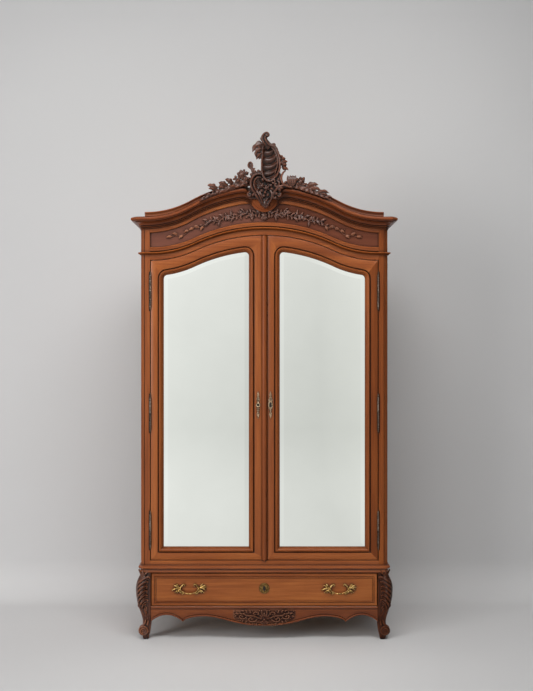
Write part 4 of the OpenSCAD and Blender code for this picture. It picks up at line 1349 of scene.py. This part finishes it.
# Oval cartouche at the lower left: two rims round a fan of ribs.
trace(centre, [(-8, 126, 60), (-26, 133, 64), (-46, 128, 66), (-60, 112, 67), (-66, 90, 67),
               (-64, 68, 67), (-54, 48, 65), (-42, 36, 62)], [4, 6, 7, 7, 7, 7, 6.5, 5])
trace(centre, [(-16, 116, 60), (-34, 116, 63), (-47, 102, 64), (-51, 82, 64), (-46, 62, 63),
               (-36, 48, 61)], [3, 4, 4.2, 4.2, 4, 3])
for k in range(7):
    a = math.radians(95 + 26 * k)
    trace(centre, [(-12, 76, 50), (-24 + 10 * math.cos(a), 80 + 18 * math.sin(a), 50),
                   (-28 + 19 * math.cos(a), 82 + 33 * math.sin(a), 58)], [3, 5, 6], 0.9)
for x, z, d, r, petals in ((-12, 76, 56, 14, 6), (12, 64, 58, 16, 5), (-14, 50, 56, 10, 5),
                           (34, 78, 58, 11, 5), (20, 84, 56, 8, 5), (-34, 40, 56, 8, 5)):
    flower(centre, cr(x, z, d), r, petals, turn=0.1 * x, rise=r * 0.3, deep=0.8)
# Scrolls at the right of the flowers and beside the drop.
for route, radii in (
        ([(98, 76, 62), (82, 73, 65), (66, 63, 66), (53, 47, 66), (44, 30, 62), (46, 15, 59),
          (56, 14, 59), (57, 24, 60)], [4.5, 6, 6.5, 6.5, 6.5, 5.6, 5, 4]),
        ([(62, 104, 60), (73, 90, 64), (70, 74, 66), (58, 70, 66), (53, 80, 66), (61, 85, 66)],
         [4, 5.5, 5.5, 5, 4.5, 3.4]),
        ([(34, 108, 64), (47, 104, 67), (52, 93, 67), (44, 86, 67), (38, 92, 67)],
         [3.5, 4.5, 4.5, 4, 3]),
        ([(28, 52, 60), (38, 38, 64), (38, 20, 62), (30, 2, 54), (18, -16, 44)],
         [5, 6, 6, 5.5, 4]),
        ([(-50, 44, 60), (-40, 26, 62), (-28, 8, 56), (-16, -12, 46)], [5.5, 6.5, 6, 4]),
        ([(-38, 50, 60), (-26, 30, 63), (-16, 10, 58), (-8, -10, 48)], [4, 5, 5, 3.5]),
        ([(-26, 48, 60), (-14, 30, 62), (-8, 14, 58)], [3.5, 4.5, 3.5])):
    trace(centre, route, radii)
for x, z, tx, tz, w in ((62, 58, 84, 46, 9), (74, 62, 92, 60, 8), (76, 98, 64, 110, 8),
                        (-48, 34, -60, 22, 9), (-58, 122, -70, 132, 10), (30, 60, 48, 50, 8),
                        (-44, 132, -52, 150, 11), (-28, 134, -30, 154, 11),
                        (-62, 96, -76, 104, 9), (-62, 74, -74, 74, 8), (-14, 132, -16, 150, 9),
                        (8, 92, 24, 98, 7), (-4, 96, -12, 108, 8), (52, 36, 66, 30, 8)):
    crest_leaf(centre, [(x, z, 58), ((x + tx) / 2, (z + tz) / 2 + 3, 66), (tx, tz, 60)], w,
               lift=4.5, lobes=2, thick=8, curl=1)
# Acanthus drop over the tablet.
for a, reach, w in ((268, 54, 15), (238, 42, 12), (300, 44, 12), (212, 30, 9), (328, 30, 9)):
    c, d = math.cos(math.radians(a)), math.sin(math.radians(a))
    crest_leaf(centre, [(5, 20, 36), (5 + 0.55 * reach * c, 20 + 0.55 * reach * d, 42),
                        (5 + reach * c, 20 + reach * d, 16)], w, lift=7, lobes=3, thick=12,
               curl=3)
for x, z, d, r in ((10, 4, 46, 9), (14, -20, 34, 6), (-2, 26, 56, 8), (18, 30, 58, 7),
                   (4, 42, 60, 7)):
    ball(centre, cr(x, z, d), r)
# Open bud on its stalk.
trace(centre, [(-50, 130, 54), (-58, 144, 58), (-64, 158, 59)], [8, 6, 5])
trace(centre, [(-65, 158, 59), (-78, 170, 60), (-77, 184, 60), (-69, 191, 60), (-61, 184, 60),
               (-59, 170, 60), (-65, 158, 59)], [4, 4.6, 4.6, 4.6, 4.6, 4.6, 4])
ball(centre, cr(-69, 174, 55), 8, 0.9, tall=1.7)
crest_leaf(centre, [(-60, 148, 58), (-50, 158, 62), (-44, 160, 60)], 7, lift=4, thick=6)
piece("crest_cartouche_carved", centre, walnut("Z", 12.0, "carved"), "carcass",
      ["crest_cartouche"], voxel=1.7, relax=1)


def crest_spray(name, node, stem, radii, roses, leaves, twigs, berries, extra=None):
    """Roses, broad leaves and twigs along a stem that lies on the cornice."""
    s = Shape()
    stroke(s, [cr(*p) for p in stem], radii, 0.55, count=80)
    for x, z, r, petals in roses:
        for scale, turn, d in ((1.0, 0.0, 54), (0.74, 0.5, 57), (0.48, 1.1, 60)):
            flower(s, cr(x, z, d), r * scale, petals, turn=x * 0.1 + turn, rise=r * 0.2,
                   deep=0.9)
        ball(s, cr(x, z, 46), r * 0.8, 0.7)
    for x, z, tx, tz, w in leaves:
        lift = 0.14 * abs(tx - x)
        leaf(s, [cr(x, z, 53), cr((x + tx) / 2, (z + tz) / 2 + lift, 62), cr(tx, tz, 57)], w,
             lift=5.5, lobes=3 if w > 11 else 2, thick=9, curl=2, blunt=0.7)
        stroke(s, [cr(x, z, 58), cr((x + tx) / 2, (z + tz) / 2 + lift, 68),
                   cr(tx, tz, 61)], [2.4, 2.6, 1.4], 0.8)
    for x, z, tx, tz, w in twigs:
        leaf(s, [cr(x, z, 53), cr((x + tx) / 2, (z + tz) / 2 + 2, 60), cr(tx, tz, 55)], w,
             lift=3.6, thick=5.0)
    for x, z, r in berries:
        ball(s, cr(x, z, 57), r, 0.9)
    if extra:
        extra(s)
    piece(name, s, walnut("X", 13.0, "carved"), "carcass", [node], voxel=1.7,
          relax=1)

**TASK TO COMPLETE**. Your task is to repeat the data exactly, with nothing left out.

**THE OUTPUT**.
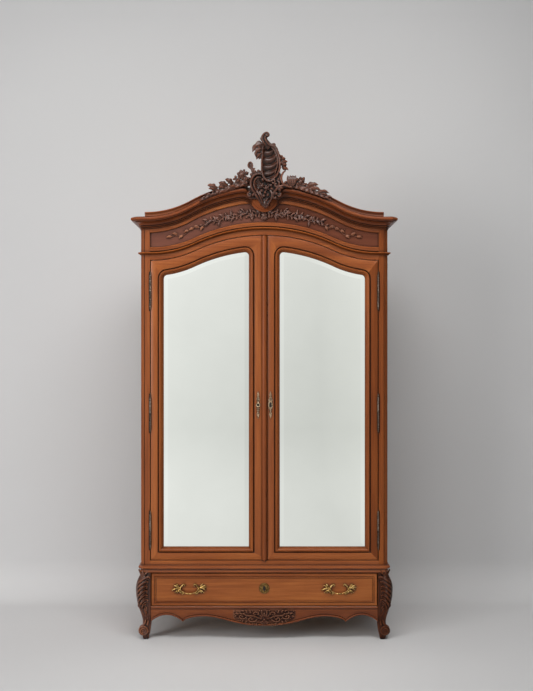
Write part 4 of the OpenSCAD and Blender code for this picture. It picks up at line 1349 of scene.py. This part finishes it.
# Oval cartouche at the lower left: two rims round a fan of ribs.
trace(centre, [(-8, 126, 60), (-26, 133, 64), (-46, 128, 66), (-60, 112, 67), (-66, 90, 67),
               (-64, 68, 67), (-54, 48, 65), (-42, 36, 62)], [4, 6, 7, 7, 7, 7, 6.5, 5])
trace(centre, [(-16, 116, 60), (-34, 116, 63), (-47, 102, 64), (-51, 82, 64), (-46, 62, 63),
               (-36, 48, 61)], [3, 4, 4.2, 4.2, 4, 3])
for k in range(7):
    a = math.radians(95 + 26 * k)
    trace(centre, [(-12, 76, 50), (-24 + 10 * math.cos(a), 80 + 18 * math.sin(a), 50),
                   (-28 + 19 * math.cos(a), 82 + 33 * math.sin(a), 58)], [3, 5, 6], 0.9)
for x, z, d, r, petals in ((-12, 76, 56, 14, 6), (12, 64, 58, 16, 5), (-14, 50, 56, 10, 5),
                           (34, 78, 58, 11, 5), (20, 84, 56, 8, 5), (-34, 40, 56, 8, 5)):
    flower(centre, cr(x, z, d), r, petals, turn=0.1 * x, rise=r * 0.3, deep=0.8)
# Scrolls at the right of the flowers and beside the drop.
for route, radii in (
        ([(98, 76, 62), (82, 73, 65), (66, 63, 66), (53, 47, 66), (44, 30, 62), (46, 15, 59),
          (56, 14, 59), (57, 24, 60)], [4.5, 6, 6.5, 6.5, 6.5, 5.6, 5, 4]),
        ([(62, 104, 60), (73, 90, 64), (70, 74, 66), (58, 70, 66), (53, 80, 66), (61, 85, 66)],
         [4, 5.5, 5.5, 5, 4.5, 3.4]),
        ([(34, 108, 64), (47, 104, 67), (52, 93, 67), (44, 86, 67), (38, 92, 67)],
         [3.5, 4.5, 4.5, 4, 3]),
        ([(28, 52, 60), (38, 38, 64), (38, 20, 62), (30, 2, 54), (18, -16, 44)],
         [5, 6, 6, 5.5, 4]),
        ([(-50, 44, 60), (-40, 26, 62), (-28, 8, 56), (-16, -12, 46)], [5.5, 6.5, 6, 4]),
        ([(-38, 50, 60), (-26, 30, 63), (-16, 10, 58), (-8, -10, 48)], [4, 5, 5, 3.5]),
        ([(-26, 48, 60), (-14, 30, 62), (-8, 14, 58)], [3.5, 4.5, 3.5])):
    trace(centre, route, radii)
for x, z, tx, tz, w in ((62, 58, 84, 46, 9), (74, 62, 92, 60, 8), (76, 98, 64, 110, 8),
                        (-48, 34, -60, 22, 9), (-58, 122, -70, 132, 10), (30, 60, 48, 50, 8),
                        (-44, 132, -52, 150, 11), (-28, 134, -30, 154, 11),
                        (-62, 96, -76, 104, 9), (-62, 74, -74, 74, 8), (-14, 132, -16, 150, 9),
                        (8, 92, 24, 98, 7), (-4, 96, -12, 108, 8), (52, 36, 66, 30, 8)):
    crest_leaf(centre, [(x, z, 58), ((x + tx) / 2, (z + tz) / 2 + 3, 66), (tx, tz, 60)], w,
               lift=4.5, lobes=2, thick=8, curl=1)
# Acanthus drop over the tablet.
for a, reach, w in ((268, 54, 15), (238, 42, 12), (300, 44, 12), (212, 30, 9), (328, 30, 9)):
    c, d = math.cos(math.radians(a)), math.sin(math.radians(a))
    crest_leaf(centre, [(5, 20, 36), (5 + 0.55 * reach * c, 20 + 0.55 * reach * d, 42),
                        (5 + reach * c, 20 + reach * d, 16)], w, lift=7, lobes=3, thick=12,
               curl=3)
for x, z, d, r in ((10, 4, 46, 9), (14, -20, 34, 6), (-2, 26, 56, 8), (18, 30, 58, 7),
                   (4, 42, 60, 7)):
    ball(centre, cr(x, z, d), r)
# Open bud on its stalk.
trace(centre, [(-50, 130, 54), (-58, 144, 58), (-64, 158, 59)], [8, 6, 5])
trace(centre, [(-65, 158, 59), (-78, 170, 60), (-77, 184, 60), (-69, 191, 60), (-61, 184, 60),
               (-59, 170, 60), (-65, 158, 59)], [4, 4.6, 4.6, 4.6, 4.6, 4.6, 4])
ball(centre, cr(-69, 174, 55), 8, 0.9, tall=1.7)
crest_leaf(centre, [(-60, 148, 58), (-50, 158, 62), (-44, 160, 60)], 7, lift=4, thick=6)
piece("crest_cartouche_carved", centre, walnut("Z", 12.0, "carved"), "carcass",
      ["crest_cartouche"], voxel=1.7, relax=1)


def crest_spray(name, node, stem, radii, roses, leaves, twigs, berries, extra=None):
    """Roses, broad leaves and twigs along a stem that lies on the cornice."""
    s = Shape()
    stroke(s, [cr(*p) for p in stem], radii, 0.55, count=80)
    for x, z, r, petals in roses:
        for scale, turn, d in ((1.0, 0.0, 54), (0.74, 0.5, 57), (0.48, 1.1, 60)):
            flower(s, cr(x, z, d), r * scale, petals, turn=x * 0.1 + turn, rise=r * 0.2,
                   deep=0.9)
        ball(s, cr(x, z, 46), r * 0.8, 0.7)
    for x, z, tx, tz, w in leaves:
        lift = 0.14 * abs(tx - x)
        leaf(s, [cr(x, z, 53), cr((x + tx) / 2, (z + tz) / 2 + lift, 62), cr(tx, tz, 57)], w,
             lift=5.5, lobes=3 if w > 11 else 2, thick=9, curl=2, blunt=0.7)
        stroke(s, [cr(x, z, 58), cr((x + tx) / 2, (z + tz) / 2 + lift, 68),
                   cr(tx, tz, 61)], [2.4, 2.6, 1.4], 0.8)
    for x, z, tx, tz, w in twigs:
        leaf(s, [cr(x, z, 53), cr((x + tx) / 2, (z + tz) / 2 + 2, 60), cr(tx, tz, 55)], w,
             lift=3.6, thick=5.0)
    for x, z, r in berries:
        ball(s, cr(x, z, 57), r, 0.9)
    if extra:
        extra(s)
    piece(name, s, walnut("X", 13.0, "carved"), "carcass", [node], voxel=1.7,
          relax=1)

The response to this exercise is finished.